Many people think they have a bass tuning issue when the real problem is a rattle.

Loose picture frames, cabinet doors, lamp parts, vents, and glass items can resonate when low frequencies hit the room.

Play a sine sweep or bass test and walk around the living room to locate buzzing objects.

Tighten hardware, add felt pads, secure shelves, and isolate vibrating items.

Eliminating rattles often makes bass sound cleaner immediately.

Consider dual subwoofers for smoother bass

If you have persistent bass unevenness, adding a second subwoofer is often more effective than buying a larger single unit.

Two subwoofers placed in different locations can excite room modes more evenly and reduce the severity of peaks and nulls.

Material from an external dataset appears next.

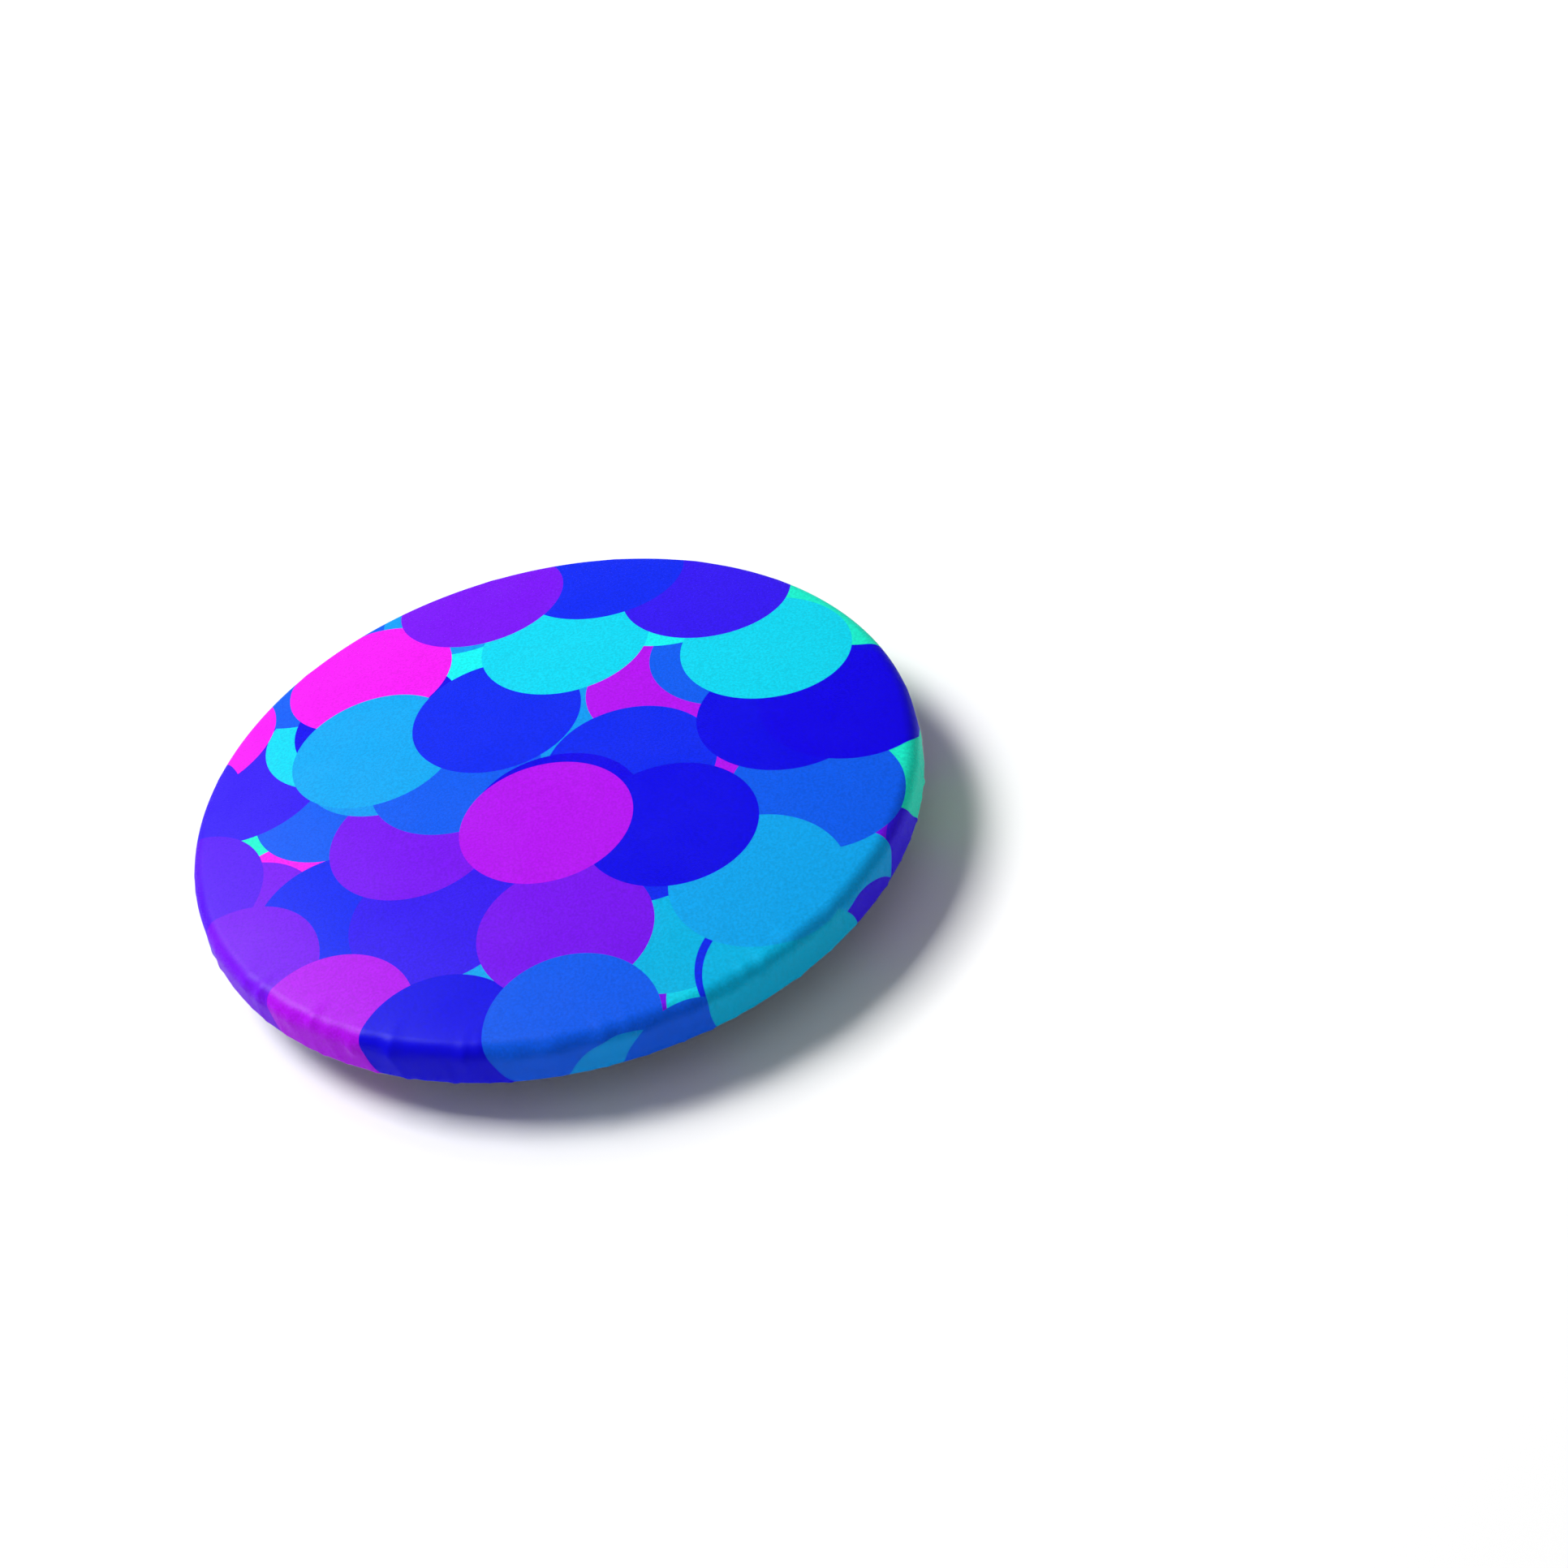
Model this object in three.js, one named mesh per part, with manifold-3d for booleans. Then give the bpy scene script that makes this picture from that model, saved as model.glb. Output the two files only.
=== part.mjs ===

Common dual-sub approaches include opposite corners, midpoints of opposing walls, or a front-and-rear layout.

The best configuration depends on the room shape, but the goal is always the same: smoother bass across more seats.

Measure before and after changes

Guessing can lead to endless tweaking, especially in rooms with strong modal behavior.

A basic measurement microphone and free software can show whether a placement change actually improved response.

Measure the listening position before making adjustments, then repeat after each change.

Look for smoother frequency response, reduced peaks, and shorter decay times.

Even if you do not use professional calibration, objective measurements help you avoid chasing the wrong issue.

Quick checklist for better living room bass

  • Move the subwoofer before buying new gear
  • Test the subwoofer crawl for better placement
  • Adjust crossover, phase, and gain in small steps
  • Shift the sofa or main seat if bass is uneven
  • Use room correction or EQ to reduce peaks
  • Add bass traps or thick absorption in corners
  • Eliminate rattles and loose objects
  • Consider a second subwoofer for large or difficult rooms

When learning how to fix living room bass problems, the most effective approach is usually a combination of placement, calibration, and modest acoustic treatment.

Each small improvement can make the low end tighter, smoother, and more consistent across the room.